Since VDI is relatively immature this leads to environments that become overly complex and may not really be necessary. Good suggestion- go back and first establish your SLA/expectations for the desktop before starting a VDI project!


Nah, this is just a quick follow-up on the 60 or so comments on Local Storage vs. SAN. Of course one would expect that any serious VDI talkabouts to be considered in its relative strength, contrasted to the 90 or so percentile of PC dominance. pDesk, April 1 joke of 2009 seems to be very capable..

So Brian throws in this Mean Time Between Failure on the fire (as it burns so nice). Quite expected and typed on the very form of his pDesk. For remember, the rules do not apply justly.

For me in my opinion I do indeed see the merits and justifications for the different sorts of Remote Delivery in their niche cases – not just apps but Desktops. OK, fine. I do still consider VD as what it I, a rare niche for years to come.
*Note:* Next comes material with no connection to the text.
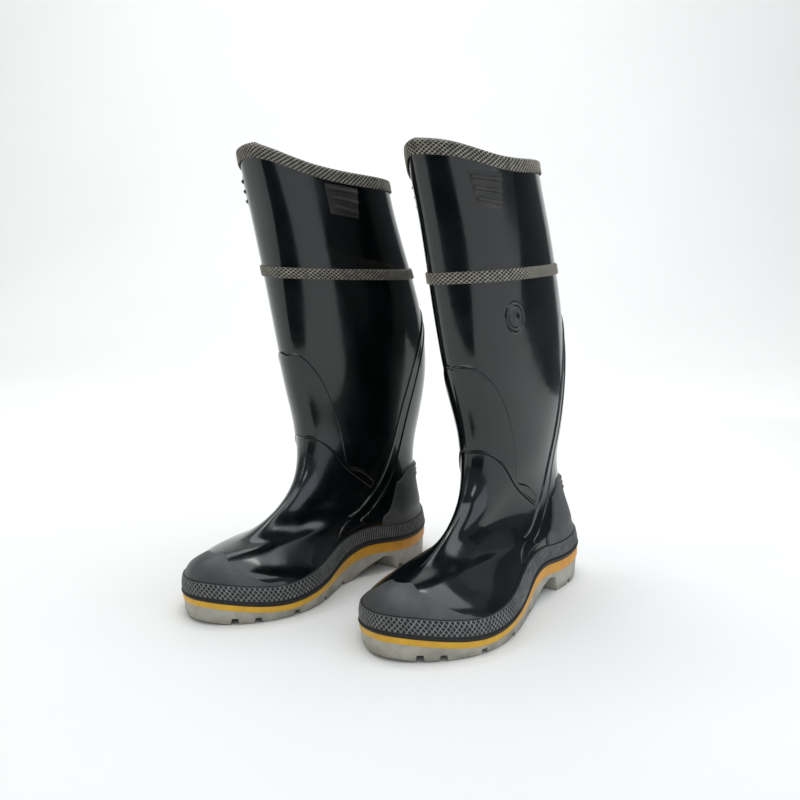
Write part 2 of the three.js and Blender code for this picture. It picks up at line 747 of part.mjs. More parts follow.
function makeBoot(boot) {
  const onSkin = skinCutter(boot, gap);
  const nearFoxing = foxingCutter(boot);
  const nearStrap = strapCutter(boot);
  const pieces = {
    upper: [makeUpper(boot), finishes.glossBlack],
    lining: [makeLining(boot), finishes.lining],
    top_binding: [makeBinding(boot), finishes.knurledTrim],
    calf_band: [makeBand(boot), finishes.knurledTrim],
    foxing: [makeFoxing(boot), finishes.mattRubber],
    toe_bumper: [makeBumper(boot, [onSkin, nearFoxing]), finishes.mattRubber],
    heel_counter: [makeCounter(boot, [onSkin, nearFoxing]), finishes.mattRubber],
    kick_spur: [makeSpur(boot), finishes.mattRubber],
    instep_guard: [makeGuard(boot, [onSkin, nearStrap]), finishes.glossBlack],
    ankle_strap: [makeStrap(boot, [onSkin, nearFoxing]), finishes.glossBlack],
    outer_grip: [makeGrip(boot, grips.outer, [onSkin]), finishes.glossBlack],
    inner_grip: [makeGrip(boot, grips.inner, [onSkin]), finishes.glossBlack],
    emblem: [makeEmblem(boot, [onSkin]), finishes.glossBlack],
    midsole: [makeMidsole(boot), finishes.yellowMidsole],
    outsole: [makeOutsole(boot), finishes.greySole],
    ladder_shank: [makeShank(), finishes.steel],
    steel_plate: [makePlate(boot), finishes.steel],
    insole_board: [makeBoard(boot), finishes.board],
    insole: [makeInsole(boot), finishes.foam],
    steel_toe_cap: [makeToeCap(boot), finishes.steel],
    toe_cap_edge: [makeCapEdge(boot), finishes.foam],
  };
  const group = new THREE.Group();
  for (const [name, [solid, finish]] of Object.entries(pieces)) {
    group.add(toMesh(solid, `${boot.name}_${name}`, finish));
  }
  group.position.set((boot.side * bootSpacing) / 2, (-boot.side * stagger) / 2, 0);
  group.rotation.z = boot.side * toeOut * degrees;
  return group;
}

// The pair stands with its origin on the floor, under the middle of both boots together.
const pair = new THREE.Group();
pair.add(makeBoot(boots.right), makeBoot(boots.left));
const extent = new THREE.Box3().setFromObject(pair, true);
const middle = extent.getCenter(new THREE.Vector3());
pair.position.set(-middle.x, -middle.y, -extent.min.z);
export default pair;
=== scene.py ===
import math
import bmesh
import bpy
import numpy as np
from mathutils import Euler, Matrix, Vector


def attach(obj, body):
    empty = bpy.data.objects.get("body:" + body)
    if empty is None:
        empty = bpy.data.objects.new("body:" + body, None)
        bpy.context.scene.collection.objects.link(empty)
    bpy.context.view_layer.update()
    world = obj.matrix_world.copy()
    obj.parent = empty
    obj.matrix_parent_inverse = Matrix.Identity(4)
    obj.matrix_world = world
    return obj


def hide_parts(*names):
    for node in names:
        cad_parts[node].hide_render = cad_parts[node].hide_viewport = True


# Looks for a pair of knee-high PVC fire boots. Shapes are worked out in millimetres on the boot's own
# skin and put into the frame in metres.
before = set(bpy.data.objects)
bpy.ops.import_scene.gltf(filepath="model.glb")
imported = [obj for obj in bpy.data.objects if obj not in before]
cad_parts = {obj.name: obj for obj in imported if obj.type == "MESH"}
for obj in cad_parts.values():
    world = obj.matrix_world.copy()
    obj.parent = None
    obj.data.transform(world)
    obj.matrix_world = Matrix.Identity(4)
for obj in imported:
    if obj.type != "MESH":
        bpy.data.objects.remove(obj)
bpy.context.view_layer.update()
print("frame loaded:", len(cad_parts), "nodes")

shape = {
    "soleLength": 300,
    "ankle": 142,  # above it the leg leans
    "spacing": 168,  # between the two boots' middles
    "stagger": -22,
    "toeOut": 2.5,  # degrees
    "shift": -0.332,  # from the pair's own middle to the frame's origin, along Y
    "wall": 2.6,
    "flange": 2.6,  # how far the sole stands outside the skin
    "foxingHeight": 15.5,
    "waver": 0.35,  # soft unevenness of a moulded leg
    "rimRise": 4.5,  # how much higher the top edge stands behind the outer side
    "rimInset": 2.2,  # from the top edge down to the upper's own edge, under the binding
}
boots = {
    "right": {"name": "right", "side": -1, "forwards": 1, "outwards": -3.2, "phase": 0.0},
    "left": {"name": "left", "side": 1, "forwards": 3.7, "outwards": -2, "phase": 1.7},
}


def smooth(x, low, high):
    t = np.clip((x - low) / (high - low), 0, 1)
    return t * t * (3 - 2 * t)


def mix(x, y, t):
    return x + (y - x) * t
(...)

If or when I stand on the losing side, the slippery slope, I will cry my eyes out for the loss of creativity the barren grounds of swiped away individuality and play. No laughter is there to hear.
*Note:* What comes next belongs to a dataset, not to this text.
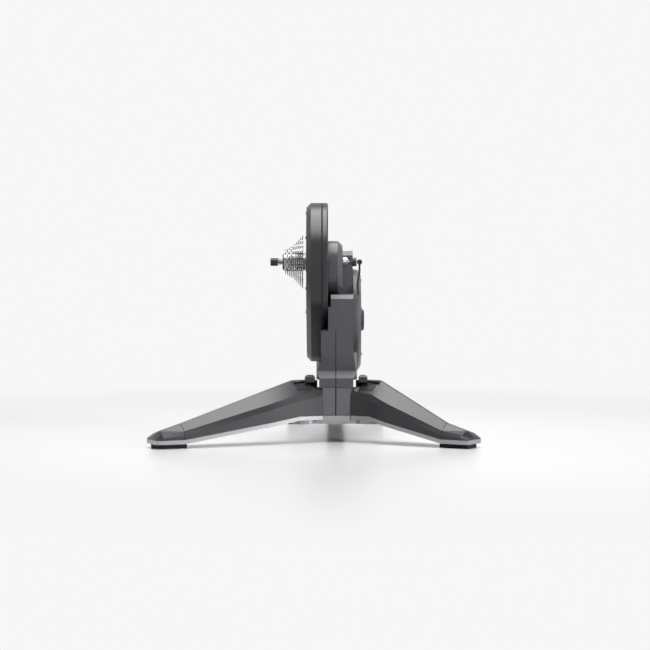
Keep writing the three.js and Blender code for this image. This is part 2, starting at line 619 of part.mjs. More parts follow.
// A point of a leg's own frame, u outwards and v to the front, on the plan.
function fromLeg({ side, aim }, u, v) {
  const [x, y] = around(0, 0, u, aim);
  const [vx, vy] = around(0, 0, v, aim - side * 90);
  return [pivotX(side) + x + vx, PIVOT_Y + y + vy];
}

// How far out along the leg the nose's corner lies.
function noseCorner({ side, aim }) {
  const [c, d] = around(0, 0, 1, aim);
  return (SEAM_X + side * NOSE_HALF - pivotX(side)) * c + (NOSE_Y - PIVOT_Y) * d;
}

function hub() {
  const ears = legs.map(({ side }) => post(LUG_R, pivotX(side), PIVOT_Y, HUB_FLOOR, HUB_FLOOR + HUB_PLATE_T));
  const plateTop = HUB_FLOOR + HUB_PLATE_T;
  const bridge = block(pivotX(-1), pivotX(1), PIVOT_Y - LUG_R / 2, PIVOT_Y + LUG_R, HUB_FLOOR, plateTop);
  const spine = block(SEAM_X - BEAM_HALF, SEAM_X + BEAM_HALF, NOSE_Y + WALL, HUB_BACK, HUB_FLOOR, HUB_TOP);
  const lip = block(SEAM_X - NOSE_HALF, SEAM_X + NOSE_HALF, NOSE_Y, NOSE_Y + LUG_R / 2, STRIP_LOW - STRIP_T / 2, HUB_TOP);
  const holes = legs.map(({ side }) => post(PIN_R + GAP, pivotX(side), PIVOT_Y, HUB_FLOOR - CUT, plateTop + CUT, FEW_SIDES));
  add("hub_casting", cut(join(bridge, spine, lip, ...ears), ...holes), castGrey);

  for (const { name, side, aim } of legs) {
    const px = pivotX(side);
    const rear = around(px, PIVOT_Y, WING, 90 + side * REAR_TURN);
    const cornerU = noseCorner({ side, aim });
    const seat = fromLeg({ side, aim }, cornerU, Math.sqrt(TURRET_R ** 2 - cornerU ** 2));
    const outline = [
      [SEAM_X, NOSE_Y], [SEAM_X + side * NOSE_HALF, NOSE_Y], seat, [px, PIVOT_Y], rear,
      [SEAM_X + side * HUB_HALF, rear[1] + LUG_R / 2], [SEAM_X + side * HUB_HALF, HUB_BACK], [SEAM_X, HUB_BACK],
    ];
    const turn = side < 0 ? outline.slice().reverse() : outline;
    const z0 = HUB_TOP + GAP;
    const low = prism(turn, z0, NOSE_TOP);
    const clear = post(TURRET_R + RUN, px, PIVOT_Y, z0 - CUT, TURRET_TOP);
    const seamCut = block(
      side < 0 ? SEAM_X - GAP / 2 : SEAM_X - HUB_HALF * 2, side < 0 ? SEAM_X + HUB_HALF * 2 : SEAM_X + GAP / 2,
      NOSE_Y - CUT, HUB_BACK + CUT, z0 - CUT, TURRET_TOP,
    );
    const kept = post(TURRET_R + RUN + WALL, px, PIVOT_Y, z0 - CUT * 2, TURRET_TOP);
    const hollow = cut(prism(inset(turn, WALL), z0 - CUT, NOSE_TOP - WALL), kept);
    const slot = block(
      PLATE_X - GAP, PLATE_X + PLATE_T + GAP, PLATE_FRONT - GAP, PLATE_FOOT_BACK + GAP, z0 - CUT, NOSE_TOP + CUT,
    );
    add("hub_cover_" + name, cut(low, clear, seamCut, hollow, slot), casingPlastic);
    const head = post(PIN_R + WALL, px, PIVOT_Y, PIN_TOP - PIN_HEAD, PIN_TOP, FEW_SIDES);
    add("pivot_pin_" + name, join(post(PIN_R, px, PIVOT_Y, HUB_FLOOR, PIN_TOP - 1, FEW_SIDES), head), steel);
  }
}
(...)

You seem to miss/overlook that from the users prespective unless both their desktop device and the VDI solution are up, they can't do work. No matter how reliable your VDI solution is, overall it will make the overall users experience less reliable. If you have a SLA for physical desktops at 98.788% uptime (from article (1-24/2000)) and your VDI solution at 99.988% uptime (from article), the end user only experiences 98.776% uptime. Not a big change, but worse none the less.

Secondly, when VDI is down there is nothing a users can do about it so they feel out of control. When their physical desktop is down, at least they can mess with it and see if they can resolve the issue themself. This is hard to quantify, but, at least to me, is very apparent.